Highlands Ranch can still be a strong first purchase if you approach it with clear expectations. The buyers who do best here are usually the ones who know their numbers, understand the tradeoffs, and act quickly when the right fit appears.
If you want local guidance on how to narrow your search, compare your options, and build a realistic buying plan in Highlands Ranch or the South Denver metro, reach out to Mindi Sanders for experienced, neighborhood-focused support.
FAQs
What type of home is most realistic for first-time buyers in Highlands Ranch?
- Attached homes are often the most realistic entry point because Douglas County data shows they average much less than detached homes in Highlands Ranch.
Is Highlands Ranch too expensive for a first home purchase?
- Not necessarily, but the market is still expensive overall, so your search usually needs to focus on attached homes, smaller detached homes, or lower-cost pockets within the community.
Should first-time buyers expect HOA or assessment costs in Highlands Ranch?
- Yes, in many parts of Highlands Ranch you should expect community-related costs because services and amenities are supported through assessments and program fees.
How fast do homes move in the Highlands Ranch market?
- Recent market data shows fairly quick timelines, with homes going pending in about 13 to 17 days overall and some hot homes moving in around four days.
Why is commute planning important when buying in Highlands Ranch?

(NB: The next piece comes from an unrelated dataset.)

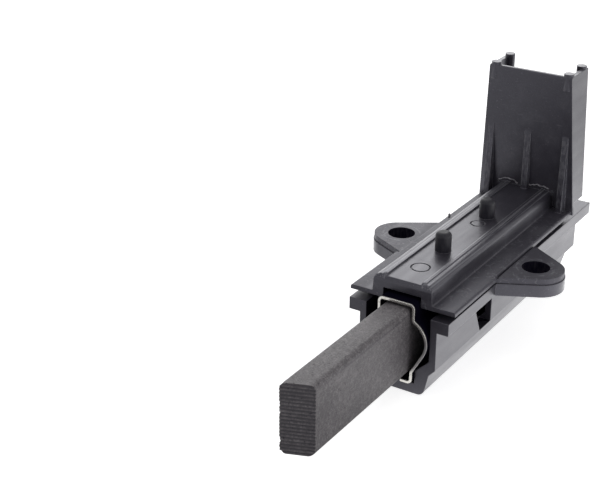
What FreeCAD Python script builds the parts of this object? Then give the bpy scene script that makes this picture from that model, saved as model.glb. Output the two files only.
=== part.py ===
import FreeCAD, Part
import math
import os

# Carbon brush of a washing machine motor, in its moulded two-part holder. All sizes in millimetres.
# X runs across the brush, Y runs along it from the mouth to the connector and Z is up.
# The origin is on the flat underside of the keel, below the line through the two screw holes.
# Every distance along Y is measured from the mouth face while a piece is drawn. place() then
# moves the piece so that the screw holes lie over Y = 0.

# Carbon block
BLOCK_WIDTH = 5.2
BLOCK_HEIGHT = 12.5
BLOCK_LENGTH = 40.0
BLOCK_REACH = 32.0
BLOCK_EDGE = 0.55
TIP_SETBACK = 2.0
GROOVE_PITCH = 0.625
GROOVE_DEPTH = 0.25

# Folded sheet guide round the block
SHEET = 0.45
SHEET_BEND = 0.7
SIDE_PLAY = 0.4
TOP_PLAY = 0.5
BOTTOM_PLAY = 1.1
GUIDE_PROUD = 0.8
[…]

- Commute fit matters because Highlands Ranch is closely tied to major employment areas, and a home that fits your budget may still be a poor match if the daily drive does not work for your routine.
What buyer assistance programs should first-time buyers explore in Colorado?
- Eligible buyers may want to explore CHFA programs for homebuyer education and possible down payment or closing-cost assistance through participating lenders.